'''

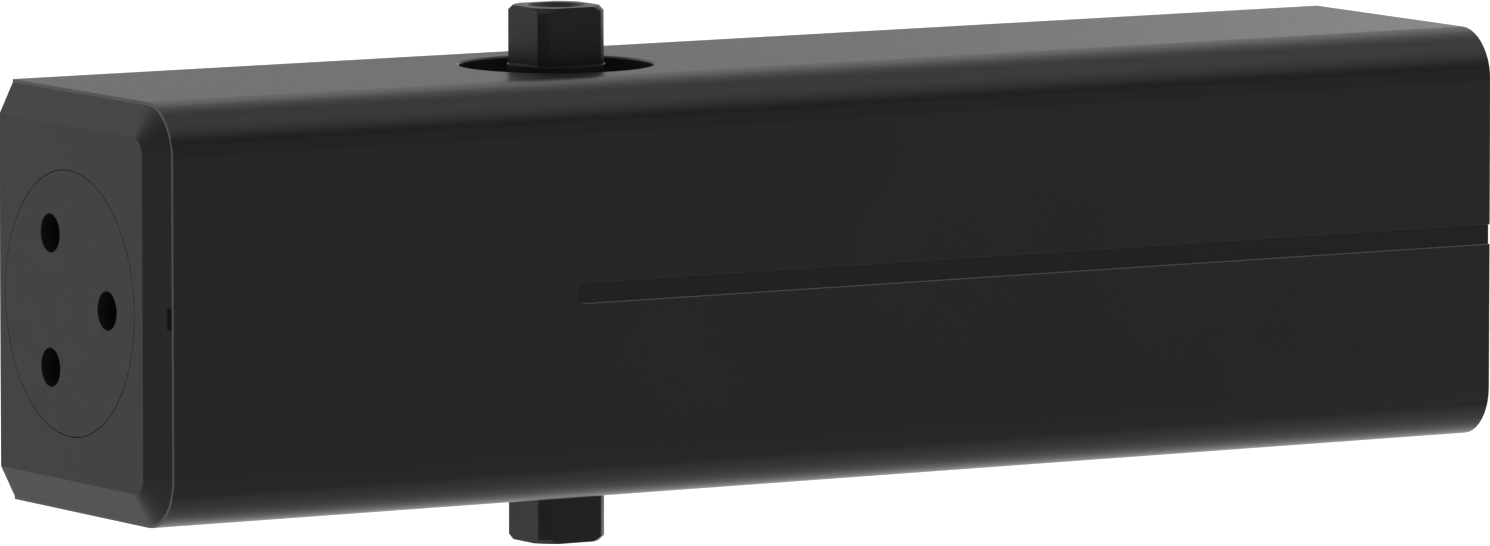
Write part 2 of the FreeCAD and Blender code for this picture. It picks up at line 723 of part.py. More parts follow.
def make_valve_screws():
    """Three equal regulating screws: one towards the front, two towards the door."""
    outer = size["valve_screw_diameter"] / 2 - size["thread_gap"]
    section = size["valve_ring_section"]
    start = size["valve_access_depth"]
    tip_start = valve_seat - size["oil_groove_width"] * TIP_START_SHARE
    tip_end = start + size["valve_screw_length"]
    ring_place = start + size["valve_screw_length"] * RING_PLACE_SHARE
    shoulder = ring_place + section
    stem = outer * STEM_SHARE
    edge = size["valve_screw_edge"]
    for i, name in enumerate(("closing_speed", "latching_speed", "backcheck")):
        body = new_body(f"{name}_screw")
        profile = [(start, 0), (start, outer - edge), (start + edge, outer)]
        profile += ring_pocket(ring_place, section, outer)
        profile += [(shoulder, outer), (shoulder, stem), (tip_start, stem),
                    (tip_end, stem * TIP_SHARE), (tip_end, 0)]
        turn(body, "screw", profile)
        hexagon = new_sketch(body, "hexagon", "YZ_Plane", out=start)
        draw_hexagon(hexagon, size["valve_screw_socket"])
        pocket(body, "socket", hexagon, size["valve_screw_socket"], forward=True)
        angle = 2 * math.pi * i / VALVE_COUNT
        y = -size["axis_depth"] - valve_radius * math.cos(angle)
        z = valve_radius * math.sin(angle)
        place(body, -end_face, y, z)

        ring = make_torus(f"{name}_o_ring", ring_radius_in(outer, section), section)
        place(ring, ring_place - end_face, y, z, axis=Y_AXIS, degrees=90)
        sub_parts.append(ring)


def make_spring_end_plug():
    body = new_body("spring_end_plug")
    section = size["plug_ring_section"]
    threaded = thread_radius - size["thread_gap"]
    plain = bore_radius - size["thread_gap"]
    thread_end = cap_thickness + size["thread_length"] - size["axial_play"]
    hole = size["shank_diameter"] / 2 + size["running_gap"]
    long = size["spring_plug_length"]
    profile = [(0, hole), (0, face_radius), (cap_thickness, face_radius), (cap_thickness, threaded),
               (thread_end, threaded), (thread_end, plain)]
    profile += ring_pocket(size["spring_plug_ring_place"], section, plain)
    profile += [(long, plain), (long, hole)]
    turn(body, "plug", profile)
    guide = new_sketch(body, "guide", "YZ_Plane", out=long)
    draw_hexagon(guide, size["guide_across"] + size["guide_gap"] * 2)
    pocket(body, "hexagonal_guide", guide, size["guide_depth"])
    pit = new_sketch(body, "pit", "YZ_Plane")
    draw_circle(pit, -valve_radius, 0, size["spanner_pit_diameter"] / 2)
    hollow = pocket(body, "spanner_pit", pit, size["spanner_pit_depth"], forward=True)
    doc.recompute()
    polar(body, "spanner_pits", [hollow], "X_Axis", VALVE_COUNT)
    place_from_right(body)

    ring = make_torus("spring_end_o_ring", ring_radius_in(plain, section), section)
    place_ring(ring, end_face - size["spring_plug_ring_place"])
    sub_parts.append(ring)


def make_adjusting_screw():
    body = new_body("adjusting_screw")
    shank = size["shank_diameter"] / 2
    section = size["shank_ring_section"]
    start = size["shank_recess"]
    ring_place = (start + guide_bottom) / 2 + section
    thread = size["adjuster_diameter"] / 2 - size["thread_gap"]
    end = collar_end + size["adjuster_thread"]
    shank_edge = size["shank_edge"]
    end_edge = size["adjuster_edge"]
    profile = [(start, 0), (start, shank - shank_edge), (start + shank_edge, shank)]
    profile += ring_pocket(ring_place, section, shank)
    profile += [(collar_start, shank), (collar_start, size["collar_diameter"] / 2),
                (collar_end, size["collar_diameter"] / 2), (collar_end, thread),
                (end - end_edge, thread), (end, thread - end_edge), (end, 0)]
    turn(body, "screw", profile)
    hexagon = new_sketch(body, "hexagon", "YZ_Plane", out=start)
    draw_hexagon(hexagon, size["adjuster_socket"])
    pocket(body, "socket", hexagon, size["socket_depth"], forward=True)
    place_from_right(body)

    ring = make_torus("adjusting_screw_o_ring", ring_radius_in(shank, section), section)
    place_ring(ring, end_face - ring_place)
    sub_parts.append(ring)


def make_spring_seat():
    body = new_body("spring_seat")
    hole = size["adjuster_diameter"] / 2
    boss_end = seat_front + size["spring_boss_length"]
    rim = bore_radius - size["seat_rim_gap"]
    turn(body, "disc", [
        (seat_back, hole), (seat_back, rim), (seat_front, rim), (seat_front, spring_boss),
        (boss_end, spring_boss), (boss_end, hole),
    ])
    hexagon = new_sketch(body, "hexagon", "YZ_Plane", out=seat_back)
    draw_hexagon(hexagon, size["guide_across"])
    draw_circle(hexagon, 0, 0, hole)
    boss_start = collar_end + size["seat_gap"] * 2
    pad(body, "hexagonal_boss", hexagon, seat_back - boss_start, backward=True)
    place_from_right(body)


def make_spring(label, radius, wire, turns, length, dead_turns=DEAD_TURNS):
    """A compression spring along +X, ground flat, closed at its ends where it has dead turns."""
    body = new_body(label)
    dead = (wire + size["dead_coil_gap"]) * dead_turns
    spans = [(dead, turns - dead_turns * 2, length - dead * 2)]
    if dead_turns:
        spans = [(0, dead_turns, dead)] + spans + [(length - dead, dead_turns, dead)]
    for i, (begin, count, rise) in enumerate(spans):
        circle = new_sketch(body, f"wire_{i}", "XZ_Plane")
        draw_circle(circle, begin, radius, wire / 2)
        coil = feature(body, "AdditiveHelix", f"coil_{i}", circle)
        coil.ReferenceAxis = (circle, ["H_Axis"])
        coil.Mode = "height-turns-angle"
        bind(coil, "Height", rise)
        bind(coil, "Turns", count)
        doc.recompute()
    for i, (where, forward) in enumerate(((0, False), (length, True))):
        face = new_sketch(body, f"ground_{i}", "YZ_Plane", out=where)
        draw_circle(face, 0, 0, radius + wire)
        pocket(body, f"ground_end_{i}", face, wire, forward=forward)
    doc.recompute()
    return body


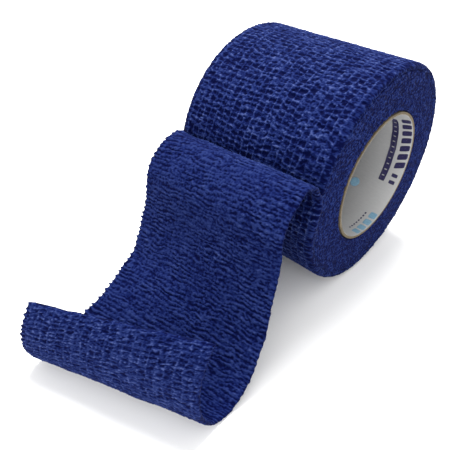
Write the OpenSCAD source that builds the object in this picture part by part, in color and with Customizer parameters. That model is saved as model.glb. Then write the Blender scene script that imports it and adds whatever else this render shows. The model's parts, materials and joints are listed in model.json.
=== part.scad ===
// Partly unrolled cohesive elastic bandage on a board core.
// The roll's axis is X and its centre is the origin. The free strip leaves the roll on the -Y side,
// folds over, drops to the table and curls back at its end. The table is at Z = -roll_d / 2.

/* [Bandage] */
// Width of the bandage, along the roll's axis
bandage_w = 50; // [25:5:100]
// Full thickness of the laminate: two webs with elastic threads between them
strip_t = 1.1; // [0.9:0.05:1.3]
// Thickness of each nonwoven web
web_t = 0.36; // [0.25:0.01:0.36]
// Height of an elastic thread, through the thickness
thread_t = 0.16; // [0.1:0.02:0.16]
// Width of an elastic thread, across the bandage
thread_w = 0.4; // [0.2:0.1:0.8]
// Distance between neighbouring elastic threads
thread_pitch = 2.3; // [1.5:0.1:4]

/* [Roll] */
// Outer diameter of the roll
roll_d = 66.9; // [62:0.1:72]
// Diameter of the hole through the core
bore_d = 38; // [34:0.1:40]
// Thickness of the paper liner inside the core
liner_t = 0.2; // [0.1:0.1:0.4]
// Thickness of each of the core's two board plies
board_t = 0.3; // [0.3:0.1:0.8]
// Radial room between one wound turn and the next
turn_gap = 0.03; // [0.02:0.01:0.05]
// Radial running clearance between the wound turns and the outer lap
run_gap = 0.05; // [0.03:0.01:0.1]

/* [Free strip] */
// Height of the line where the strip leaves the roll, in degrees above the horizontal
peel_angle = 9; // [5:1:14]
// Radius of the fold at the crest, measured at mid thickness like all bend radii
crest_r = 5.4; // [4:0.2:6]
// Turn of the strip over the crest, in degrees
crest_turn = 134; // [125:1:140]
// Radius of the shoulder below the crest
shoulder_r = 18; // [12:1:24]
// Turn of the strip over the shoulder, in degrees
shoulder_turn = 44; // [38:1:50]
// Radius of the belly, where the strip sweeps out to the table
belly_r = 39.5; // [36:0.5:42]
// Turn of the strip through the belly, in degrees
belly_turn = 69; // [64:1:72]
// Radius of the tight curl at the end
curl_r = 6; // [5:0.5:8]
// Turn of the strip through the tight curl, in degrees
curl_turn = 81; // [70:1:90]
// Radius of the loose flap after the curl
flap_r = 20; // [16:1:30]
// Turn of the strip through the flap, in degrees
flap_turn = 60; // [40:1:70]
// Sideways drift of the free strip, towards +X
drift = 7; // [0:0.5:10]
// Angle by which the far end's width is skewed about Z
end_skew = 21; // [0:1:24]
// Slope of the strip's width on the crest and the shoulder, +X edge higher
crest_tilt = 7; // [0:1:9]
// Slope that the belly takes back out
belly_tilt = 11; // [0:1:12]
// Slope that the curl adds, +X edge higher
curl_tilt = 13.5; // [0:0.5:15]

/* [Bend lines] */
// Length of strip from the peel line to the crest bend line
crest_bend_s = 6.5; // [5:0.5:8]
// Length of strip from the peel line to the belly bend line
belly_bend_s = 48; // [40:1:56]
// Length of strip from the peel line to the curl bend line
curl_bend_s = 76; // [72:0.5:80]
// Clearance between a bend's round bead and the end of the length before it
bead_gap = 0.1; // [0.05:0.01:0.12]

/* [Detail] */
// Length of one facet along the free strip
facet_step = 1.7; // [1.6:0.1:1.7]
// Number of facets across each web of the free strip
web_columns = 4; // [4:2:8]

/* [Hidden] */

$fn = 128;
navy = [0.19, 0.26, 0.55];
navy_inner = [0.24, 0.32, 0.60];
thread_colour = [0.35, 0.43, 0.72];
board_colour = [0.55, 0.42, 0.30];
paper_colour = [0.90, 0.91, 0.93];

half_w = bandage_w / 2;
half_t = strip_t / 2;
roll_r = roll_d / 2;
mid_r = roll_r - half_t;
liner_r = bore_d / 2 + liner_t;
inner_ply_r = liner_r + board_t;
core_r = inner_ply_r + board_t;

// The outer lap closes in by one thickness over its full turn, so the turns below end two in.
pack_r = roll_r - 2 * strip_t - run_gap;
turn_count = floor((pack_r - core_r) / (strip_t - 0.05));
turn_pitch = (pack_r - core_r) / turn_count;

thread_count = 2 * floor((half_w - 1.5) / thread_pitch) + 1;
touch_gap = 0.02;
end_margin = 0.2;
far = 2 * roll_d;

// Bead at a bend line: a little inside the strip's faces, so that its wall crosses them cleanly.
bead_r = half_t - 0.05;
bead_inset = 0.2;
bend_clear = half_t + bead_gap;

// ---- Centre line of the free strip, in the Y-Z plane: a chain of tangent arcs ----
bend_r = [crest_r, shoulder_r, belly_r, curl_r, flap_r];
bend_turn = [crest_turn, shoulder_turn, -belly_turn, -curl_turn, -flap_turn];
last_bend = len(bend_r) - 1;

function along(heading) = [cos(heading), sin(heading)];
function left_of(heading) = [-sin(heading), cos(heading)];
function bend_len(i) = bend_r[i] * abs(bend_turn[i]) * PI / 180;
function bend_s(i) = i == 0 ? 0 : bend_s(i - 1) + bend_len(i - 1);
function bend_heading(i) = i == 0 ? 90 - peel_angle : bend_heading(i - 1) + bend_turn[i - 1];
function bend_start(i) = i == 0 ? -mid_r * along(-peel_angle) : on_bend(i - 1, bend_s(i));
function bend_centre(i) = bend_start(i) + sign(bend_turn[i]) * bend_r[i] * left_of(bend_heading(i));
function heading_on(i, s) = bend_heading(i) + sign(bend_turn[i]) * (s - bend_s(i)) / bend_r[i] * 180 / PI;
function on_bend(i, s) = bend_centre(i) - sign(bend_turn[i]) * bend_r[i] * left_of(heading_on(i, s));
function bend_at(s, i = 0) = i < last_bend && s > bend_s(i + 1) ? bend_at(s, i + 1) : i;

strip_len = bend_s(last_bend) + bend_len(last_bend);

// ---- Twist of the strip: smooth changes of skew and tilt with distance s from the peel line ----
skew_start_s = 28;
skew_end_s = 95;
crest_tilt_s = 12;
belly_tilt_s = 41;
belly_tilt_len = 28;
curl_tilt_s = 68;
curl_tilt_len = 24;
peel_offset = 1.2;

function smooth(t) = let (u = min(1, max(0, t))) u * u * (3 - 2 * u);
function skew(s) = end_skew * smooth((s - skew_start_s) / (skew_end_s - skew_start_s));
function tilt(s) = crest_tilt * smooth(s / crest_tilt_s)
    - belly_tilt * smooth((s - belly_tilt_s) / belly_tilt_len)
    + curl_tilt * smooth((s - curl_tilt_s) / curl_tilt_len);
function drift_at(s) = peel_offset + drift * smooth((s - bend_s(1)) / (bend_s(3) - bend_s(1)));
function width_dir(s) = [cos(skew(s)) * cos(tilt(s)), sin(skew(s)) * cos(tilt(s)), sin(tilt(s))];
function mid_point(s) = let (p = on_bend(bend_at(s), s)) [drift_at(s), p.x, p.y];
function travel_dir(s) = let (d = along(heading_on(bend_at(s), s))) [0, d.x, d.y];
function unit(v) = v / norm(v);
function face_dir(s) = unit(cross(width_dir(s), travel_dir(s)));

// Points of one cross-section, as a loop: from a0 to a1 across the strip at depth t0, then back at t1.
function section(s, a0, a1, t0, t1, columns) =
    let (m = mid_point(s), w = width_dir(s), n = face_dir(s))
    [
        for (i = [0 : columns]) m + (a0 + (a1 - a0) * i / columns) * w + t0 * n,
        for (i = [0 : columns]) m + (a1 + (a0 - a1) * i / columns) * w + t1 * n
    ];

// Distances of the cross-sections from s0 to s1. All layers share them, so their facets lie parallel.
function stations(s0, s1) = [
    s0,
    for (k = [ceil((s0 + end_margin) / facet_step) : floor((s1 - end_margin) / facet_step)])
        k * facet_step,
    s1
];

// A layer of the free strip from s0 to s1. Both of its faces are split along the same diagonals.
module band(s0, s1, a0, a1, t0, t1, columns = 1) {
    at = stations(s0, s1);
    loop = 2 * (columns + 1);
    last = loop * (len(at) - 1);
    points = [for (s = at) for (p = section(s, a0, a1, t0, t1, columns)) p];
    sides = [
        for (k = [0 : len(at) - 2], j = [0 : loop - 1])
            let (
                here = loop * k + j,
                here2 = loop * k + (j + 1) % loop,
                next = here + loop,
                next2 = here2 + loop
            )
            for (f = j <= columns
                ? [[here, here2, next2], [here, next2, next]]
                : [[here, here2, next], [here2, next2, next]])
                f
    ];
    near_end = [for (j = [loop - 1 : -1 : 0]) j];
    far_end = [for (j = [0 : loop - 1]) last + j];
    polyhedron(points, concat([near_end], sides, [far_end]));
}

module outer_band(s0, s1) {
    band(s0, s1, -half_w, half_w, half_t - web_t, half_t, web_columns);
}

module inner_band(s0, s1) {
    band(s0, s1, -half_w, half_w, -half_t, -half_t + web_t, web_columns);
}

module thread_bands(s0, s1) {
    for (i = [0 : thread_count - 1]) {
        a = (i - (thread_count - 1) / 2) * thread_pitch;
        band(s0, s1, a - thread_w / 2, a + thread_w / 2, -thread_t / 2, thread_t / 2);
    }
}

// Round bead along the bend line at s, on the bend's own axis.
module bead(s) {
    translate(mid_point(s))
        rotate([0, 90 - tilt(s), skew(s)])
            cylinder(r = bead_r, h = bandage_w - 2 * bead_inset, center = true);
}

// Start of a length of strip, clear of the bead of the web beside it
function after_bead(s) = s + bend_clear;
// End of a length of strip, clear of the next bend's bead
function before_bead(s) = s - bend_clear;

// ---- Round parts of the roll ----
module along_roll() {
    rotate([90, 0, 90])
        children();
}

module tube(r_out, r_in, length, x = 0) {
    translate([x, 0, 0])
        along_roll()
            difference() {
                cylinder(r = r_out, h = length, center = true);
                cylinder(r = r_in, h = length + 2, center = true);
            }
}

// Half of a tube about the roll's axis. The half lies on the side that its turn angle faces.
module half_tube(r_out, r_in, length, x, turn) {
    translate([x, 0, 0])
        along_roll()
            difference() {
                cylinder(r = r_out, h = length, center = true);
                cylinder(r = r_in, h = length + 2, center = true);
                rotate(turn)
                    translate([-far / 2, -far, -far / 2])
                        cube(far);
            }
}

// One layer of the outer lap, depth0..depth1 below the roll's outer face. Its first half runs from
// the peel line under the roll. Its second half runs back over the top, with its centre half a
// thickness further from the peel line, so that the lap ends one thickness below where it began.
module lap_layer(depth0, depth1, length, x = 0) {
    half_tube(roll_r - depth0, roll_r - depth1, length, x, 180 - peel_angle);
    shift = half_t * along(-peel_angle);
    translate([0, shift.x, shift.y])
        half_tube(roll_r - half_t - depth0, roll_r - half_t - depth1, length, x, -peel_angle);
}

module core_liner() {
    color(paper_colour)
        tube(liner_r, bore_d / 2, bandage_w);
}

module core_inner_ply() {
    color(board_colour)
        tube(inner_ply_r, liner_r, bandage_w);
}

module core_outer_ply() {
    color(board_colour)
        tube(core_r, inner_ply_r, bandage_w);
}

module wound_turns() {
    color(navy)
        for (i = [0 : turn_count - 1])
            tube(core_r + (i + 1) * turn_pitch, core_r + i * turn_pitch + turn_gap, bandage_w);
}

module lap_outer_web() {
    color(navy)
        lap_layer(0, web_t, bandage_w);
}

module lap_threads() {
    color(thread_colour)
        for (i = [0 : thread_count - 1])
            lap_layer(half_t - thread_t / 2, half_t + thread_t / 2, thread_w,
                (i - (thread_count - 1) / 2) * thread_pitch);
}

module lap_inner_web() {
    color(navy_inner)
        lap_layer(strip_t - web_t, strip_t, bandage_w);
}

// ---- Lengths of the free strip between the bend lines ----
module rise_outer_web() {
    color(navy)
        outer_band(touch_gap, before_bead(crest_bend_s));
}

module rise_threads() {
    color(thread_colour)
        thread_bands(touch_gap, before_bead(crest_bend_s));
}

module rise_inner_web() {
    color(navy_inner)
        inner_band(touch_gap, before_bead(crest_bend_s));
}

module drop_outer_web() {
    color(navy) {
        outer_band(crest_bend_s, before_bead(belly_bend_s));
        bead(crest_bend_s);
    }
}

module drop_threads() {
    color(thread_colour)
        thread_bands(after_bead(crest_bend_s), before_bead(belly_bend_s));
}

module drop_inner_web() {
    color(navy_inner)
        inner_band(after_bead(crest_bend_s), before_bead(belly_bend_s));
}

module foot_outer_web() {
    color(navy) {
        outer_band(belly_bend_s, before_bead(curl_bend_s));
        bead(belly_bend_s);
    }
}

module foot_threads() {
    color(thread_colour)
        thread_bands(after_bead(belly_bend_s), before_bead(curl_bend_s));
}

module foot_inner_web() {
    color(navy_inner)
        inner_band(after_bead(belly_bend_s), before_bead(curl_bend_s));
}

module curl_outer_web() {
    color(navy) {
        outer_band(curl_bend_s, strip_len);
        bead(curl_bend_s);
    }
}

module curl_threads() {
    color(thread_colour)
        thread_bands(after_bead(curl_bend_s), strip_len);
}

module curl_inner_web() {
    color(navy_inner)
        inner_band(after_bead(curl_bend_s), strip_len);
}

core_liner();
core_inner_ply();
core_outer_ply();
wound_turns();
lap_outer_web();
lap_threads();
lap_inner_web();
rise_outer_web();
rise_threads();
rise_inner_web();
drop_outer_web();
drop_threads();
drop_inner_web();
foot_outer_web();
foot_threads();
foot_inner_web();
curl_outer_web();
curl_threads();
curl_inner_web();
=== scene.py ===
import json

import bpy
import numpy as np
from mathutils import Matrix, Vector

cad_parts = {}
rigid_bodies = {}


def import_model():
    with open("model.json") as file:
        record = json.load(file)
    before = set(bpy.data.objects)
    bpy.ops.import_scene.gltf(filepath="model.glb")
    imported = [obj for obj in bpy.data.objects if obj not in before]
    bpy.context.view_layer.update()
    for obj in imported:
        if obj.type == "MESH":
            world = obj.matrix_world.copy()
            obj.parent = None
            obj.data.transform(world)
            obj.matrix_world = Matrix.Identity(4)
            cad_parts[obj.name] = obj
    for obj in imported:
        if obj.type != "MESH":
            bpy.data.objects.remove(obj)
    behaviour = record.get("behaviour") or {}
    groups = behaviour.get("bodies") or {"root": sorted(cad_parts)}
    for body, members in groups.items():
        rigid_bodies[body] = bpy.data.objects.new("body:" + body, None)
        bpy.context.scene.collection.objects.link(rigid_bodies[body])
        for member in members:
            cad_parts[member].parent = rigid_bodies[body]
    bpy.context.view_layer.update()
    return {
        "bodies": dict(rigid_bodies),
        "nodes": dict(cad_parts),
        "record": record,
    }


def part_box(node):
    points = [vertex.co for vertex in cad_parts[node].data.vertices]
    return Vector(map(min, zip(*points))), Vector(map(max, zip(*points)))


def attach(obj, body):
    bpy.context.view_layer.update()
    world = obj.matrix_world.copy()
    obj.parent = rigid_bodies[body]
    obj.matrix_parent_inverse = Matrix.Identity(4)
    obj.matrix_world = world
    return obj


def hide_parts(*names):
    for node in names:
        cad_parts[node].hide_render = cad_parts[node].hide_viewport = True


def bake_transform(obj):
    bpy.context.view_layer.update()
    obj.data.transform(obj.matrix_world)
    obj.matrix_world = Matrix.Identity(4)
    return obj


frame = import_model()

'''

**Your goal:**
Leave out every line before the one containing "obj.data.transform(obj.matrix_world)"; set down that line and all remaining lines of the material exactly.

**Exercise answer:**
    obj.data.transform(obj.matrix_world)
    obj.matrix_world = Matrix.Identity(4)
    return obj


frame = import_model()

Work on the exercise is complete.